To me, Remembrance Day has always emphasized World War I. That was the struggle where the Canadian casualties were so heavy, and where our little colony earned the right to be taken seriously as a country. And moreso this year, as 100 years after some of the great battles, we have seen footage of the battlegrounds and the Canadian monuments in Europe.
But there was also an Eastern Front. Especially worthy of note in our household as my grandfather, Nicolae Homorodean (c1897-1957), fought in the Romanian army in these battles when he was about 20 years old.
My mother’s family never had a great sense of history, so there were few stories passed down. One story I recall, however, that my grandfather was wounded in a mustard gas attack, and that it permanently damaged his lungs. My mother once mentioned that he would go for a walk in the back yard, gasping for air, coughing and spitting, like a heavy smoker with severe lung problems. Except that he had never smoked.
So, 100 years later, it was time to do a bit of basic research to try to put this story in context.
(There is one picture of my grandfather together with me [as a baby-in-arms] and it is posted elsewhere. The picture above is of an unidentified Romanian soldier, working with his rudimentary rifle, before the battle of Marasesti, in August of 1917.)
The comforting news perhaps for us Canadians is that Romania was fighting on the side of the Allies. Both my grandparents came from Transylvania, the province that was still at that time under the control of the Austro-Hungarian empire, even though the majority population was Romanian-speaking. Romania came into the war in 1916, to open an Eastern Front, with a pretty explicit understanding from the Allied countries that at the end of the war, Romania would be rewarded with control of Transylvania. It’s a bargain that was kept, still celebrated every December 1 in Romania as its national Unification day.
While the army was run by the Romanian government based in Bucharest, there was no shortage of ethnic-Romanian volunteers from the Transylvanian province that was administered out of Vienna/Budapest. Volunteers like my grandfather, whose hometown was Orastie.

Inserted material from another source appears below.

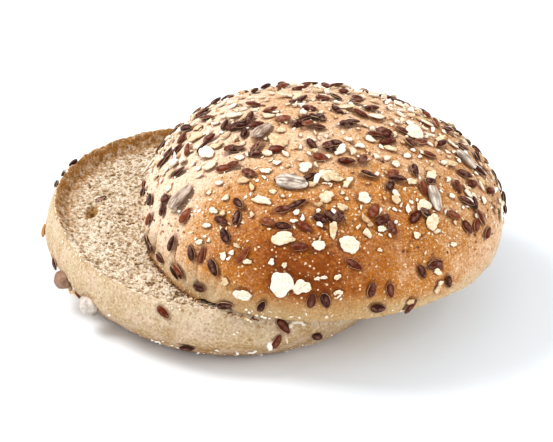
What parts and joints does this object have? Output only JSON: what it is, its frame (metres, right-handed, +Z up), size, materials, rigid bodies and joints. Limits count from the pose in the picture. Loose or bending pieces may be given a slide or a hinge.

There isn’t much material readily accessible on-line about the Eastern Front. For that reason, I bought a text, delivered only yesterday, entitled “Prelude to Blitzkrieg: The 1916 Austro-German Campaign in Romania”, by American academic Michael B. Barrett. It’s a type of military history that I generally don’t warm to, which pulls apart the x’s and o’s of battlefield tactics. But it goes into detail about several battles in Transylvania, one of them close to my grandmother’s home town of Medias. One could picture a 20-year old soldier meeting the 16-year old daughter of a prosperous land agent?
As the title of the book suggests, the Eastern Front was quite different than the stalemated Western Front. After the initial Romanian attack, the German army moved in with quick moves, using cavalry and horse-drawn artillery.
And it’s clear that poison gas was also used in the Eastern Front. There is some evidence it was used at the battle of Marasesti, for instance. Apparently the types of gas used varied during the war, and there was quite a bit of uncertainty as to how best to defend against gas (with some types of gas-masks found out to be useless). The Romanian army was poorly equipped in general.
If it had happened more recently, we would have concluded that my grandfather was slowly killed – over almost forty years — by that mustard gas attack.
Marasesti was a victory for the Romanians and their (Tsarist) Russian allies, marking the eastern limit of the German advance. But generally the Romanians were soundly outgunned by the German armies, and once the Russians pulled out of the war subsequent to the Bolshevik takeover, were completely surrounded as the only country in the region opposed to the “Central Powers”.
While I plan to keep on digging, I do understand a bit more today. I understand how my mother’s family was quite proud on November 11 to stand side-by-side their Upper Canadian neighbours in Strathroy Ontario. Lest we forget their sacrifice.